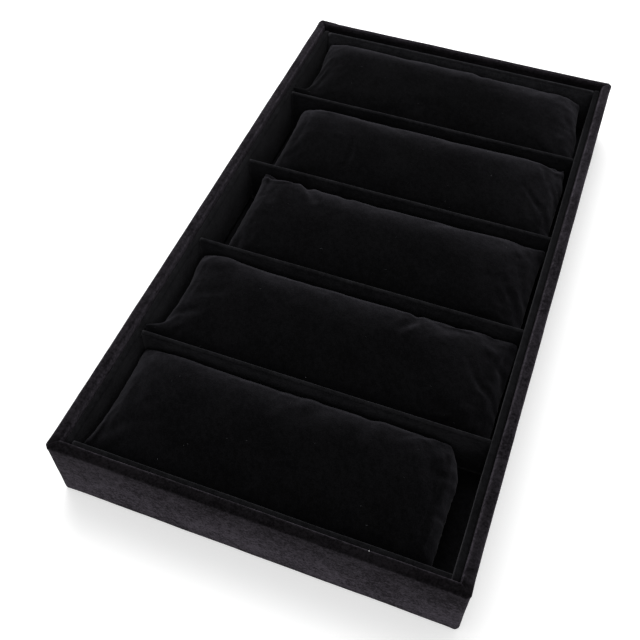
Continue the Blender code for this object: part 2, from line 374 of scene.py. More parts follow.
def set_sockets(shader, values):
    for socket, value in values.items():
        shader.inputs[socket].default_value = value


def velvet(name, dark, light, painted_sheen, painted_sheen_power, sheen_speckle, sheen_tint, grain, turn):
    """Flocked velvet: near-black pile seen end on, with mottled patches, and a painted sheen in the
    base colour that lightens it where it is seen obliquely.
    """
    material, nodes, shader = new_material(name)
    place = nodes.add("ShaderNodeTexCoord").outputs["Object"]
    turned = nodes.add("ShaderNodeMapping", {"Vector": place, "Rotation": turn}).outputs["Vector"]
    stretched = nodes.add("ShaderNodeMapping", {"Vector": turned, "Scale": BRUSH_STRETCH})
    patches = noise_node(nodes, stretched.outputs["Vector"], PATCH_SCALE, 3.0, 0.55)
    brush_marks = noise_node(nodes, stretched.outputs["Vector"], BRUSH_SCALE, 3.0, 0.6)
    grains = noise_node(nodes, turned, grain, 2.0, 0.7)
    tufts = noise_node(nodes, turned, TUFT_SCALE * grain, 2.0, 0.6)
    mixed = nodes.add("ShaderNodeMath", {0: patches, 1: PATCH_SHARE}, operation="MULTIPLY")
    for layer, share in ((brush_marks, BRUSH_SHARE), (grains, GRAIN_SHARE)):
        mixed = nodes.add("ShaderNodeMath", {0: layer, 1: share, 2: mixed.outputs[0]},
                          operation="MULTIPLY_ADD")
    height = nodes.add("ShaderNodeMath", {0: tufts, 1: TUFT_SHARE, 2: grains},
                       operation="MULTIPLY_ADD")
    lay = nodes.add("ShaderNodeBump", {"Height": patches, "Strength": PATCH_STRENGTH,
                                       "Distance": PATCH_DEPTH})
    bump = nodes.add("ShaderNodeBump", {"Height": height.outputs[0], "Strength": PILE_STRENGTH,
                                        "Distance": PILE_DEPTH, "Normal": lay.outputs[0]})
    # The pile's lean only tilts the normal that the painted sheen is judged by.
    nap = nodes.add("ShaderNodeAttribute", attribute_name="nap")
    lean = nodes.add("ShaderNodeVectorMath", {0: nap.outputs["Vector"], "Scale": SHEEN_LEAN_STRENGTH},
                     operation="SCALE")
    lean = nodes.add("ShaderNodeVectorMath", {0: lean.outputs[0], 1: bump.outputs[0]},
                     operation="ADD")
    lean = nodes.add("ShaderNodeVectorMath", {0: lean.outputs[0]}, operation="NORMALIZE")
    # Painted sheen: where the leaned normal is seen obliquely, the base colour is mixed towards a
    # lighter colour, unevenly by the pile's mottling.
    painted_sheen_share = nodes.add("ShaderNodeLayerWeight", {"Blend": 0.5, "Normal": lean.outputs[0]})
    painted_sheen_share = nodes.add("ShaderNodeMath", {0: painted_sheen_share.outputs["Facing"], 1: painted_sheen_power},
                      operation="POWER")
    uneven = nodes.add("ShaderNodeMapRange", {"Value": mixed.outputs[0], "From Min": PILE_LOW,
                                              "From Max": PILE_HIGH, "To Min": 1.0 - sheen_speckle,
                                              "To Max": 1.0})
    painted_sheen_share = nodes.add("ShaderNodeMath", {0: painted_sheen_share.outputs[0], 1: uneven.outputs[0]},
                      operation="MULTIPLY")
    pile_colour = ramp(nodes, mixed.outputs[0], ((PILE_LOW, dark), (PILE_HIGH, light)))
    colour = nodes.add("ShaderNodeMix", {"Factor": painted_sheen_share.outputs[0], "A": pile_colour, "B": painted_sheen},
                       data_type="RGBA")
    nodes.tree.links.new(colour.outputs["Result"], shader.inputs["Base Color"])
    nodes.tree.links.new(bump.outputs[0], shader.inputs["Normal"])
    set_sockets(shader, {"Roughness": 0.9, "Specular IOR Level": 0.01,
                         "Sheen Weight": PILE_SHEEN, "Sheen Roughness": PILE_SHEEN_ROUGHNESS,
                         "Sheen Tint": sheen_tint})
    return material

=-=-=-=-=

Reproduce every line of the data verbatim.

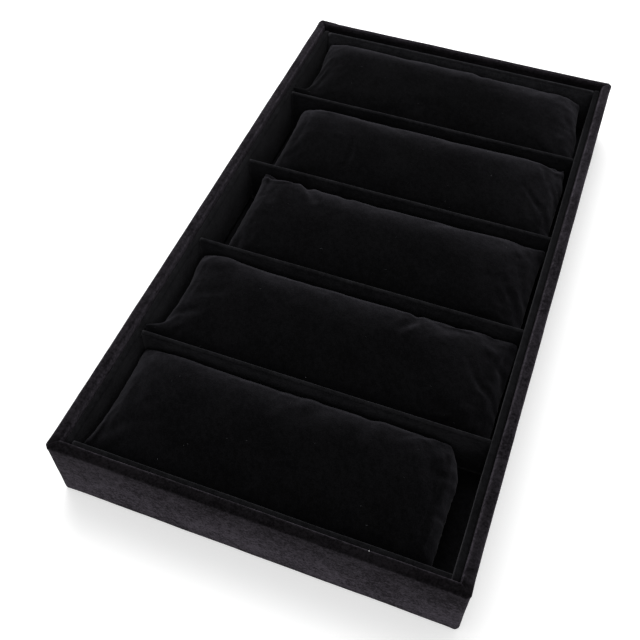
Continue the Blender code for this object: part 2, from line 374 of scene.py. More parts follow.
def set_sockets(shader, values):
    for socket, value in values.items():
        shader.inputs[socket].default_value = value


def velvet(name, dark, light, painted_sheen, painted_sheen_power, sheen_speckle, sheen_tint, grain, turn):
    """Flocked velvet: near-black pile seen end on, with mottled patches, and a painted sheen in the
    base colour that lightens it where it is seen obliquely.
    """
    material, nodes, shader = new_material(name)
    place = nodes.add("ShaderNodeTexCoord").outputs["Object"]
    turned = nodes.add("ShaderNodeMapping", {"Vector": place, "Rotation": turn}).outputs["Vector"]
    stretched = nodes.add("ShaderNodeMapping", {"Vector": turned, "Scale": BRUSH_STRETCH})
    patches = noise_node(nodes, stretched.outputs["Vector"], PATCH_SCALE, 3.0, 0.55)
    brush_marks = noise_node(nodes, stretched.outputs["Vector"], BRUSH_SCALE, 3.0, 0.6)
    grains = noise_node(nodes, turned, grain, 2.0, 0.7)
    tufts = noise_node(nodes, turned, TUFT_SCALE * grain, 2.0, 0.6)
    mixed = nodes.add("ShaderNodeMath", {0: patches, 1: PATCH_SHARE}, operation="MULTIPLY")
    for layer, share in ((brush_marks, BRUSH_SHARE), (grains, GRAIN_SHARE)):
        mixed = nodes.add("ShaderNodeMath", {0: layer, 1: share, 2: mixed.outputs[0]},
                          operation="MULTIPLY_ADD")
    height = nodes.add("ShaderNodeMath", {0: tufts, 1: TUFT_SHARE, 2: grains},
                       operation="MULTIPLY_ADD")
    lay = nodes.add("ShaderNodeBump", {"Height": patches, "Strength": PATCH_STRENGTH,
                                       "Distance": PATCH_DEPTH})
    bump = nodes.add("ShaderNodeBump", {"Height": height.outputs[0], "Strength": PILE_STRENGTH,
                                        "Distance": PILE_DEPTH, "Normal": lay.outputs[0]})
    # The pile's lean only tilts the normal that the painted sheen is judged by.
    nap = nodes.add("ShaderNodeAttribute", attribute_name="nap")
    lean = nodes.add("ShaderNodeVectorMath", {0: nap.outputs["Vector"], "Scale": SHEEN_LEAN_STRENGTH},
                     operation="SCALE")
    lean = nodes.add("ShaderNodeVectorMath", {0: lean.outputs[0], 1: bump.outputs[0]},
                     operation="ADD")
    lean = nodes.add("ShaderNodeVectorMath", {0: lean.outputs[0]}, operation="NORMALIZE")
    # Painted sheen: where the leaned normal is seen obliquely, the base colour is mixed towards a
    # lighter colour, unevenly by the pile's mottling.
    painted_sheen_share = nodes.add("ShaderNodeLayerWeight", {"Blend": 0.5, "Normal": lean.outputs[0]})
    painted_sheen_share = nodes.add("ShaderNodeMath", {0: painted_sheen_share.outputs["Facing"], 1: painted_sheen_power},
                      operation="POWER")
    uneven = nodes.add("ShaderNodeMapRange", {"Value": mixed.outputs[0], "From Min": PILE_LOW,
                                              "From Max": PILE_HIGH, "To Min": 1.0 - sheen_speckle,
                                              "To Max": 1.0})
    painted_sheen_share = nodes.add("ShaderNodeMath", {0: painted_sheen_share.outputs[0], 1: uneven.outputs[0]},
                      operation="MULTIPLY")
    pile_colour = ramp(nodes, mixed.outputs[0], ((PILE_LOW, dark), (PILE_HIGH, light)))
    colour = nodes.add("ShaderNodeMix", {"Factor": painted_sheen_share.outputs[0], "A": pile_colour, "B": painted_sheen},
                       data_type="RGBA")
    nodes.tree.links.new(colour.outputs["Result"], shader.inputs["Base Color"])
    nodes.tree.links.new(bump.outputs[0], shader.inputs["Normal"])
    set_sockets(shader, {"Roughness": 0.9, "Specular IOR Level": 0.01,
                         "Sheen Weight": PILE_SHEEN, "Sheen Roughness": PILE_SHEEN_ROUGHNESS,
                         "Sheen Tint": sheen_tint})
    return material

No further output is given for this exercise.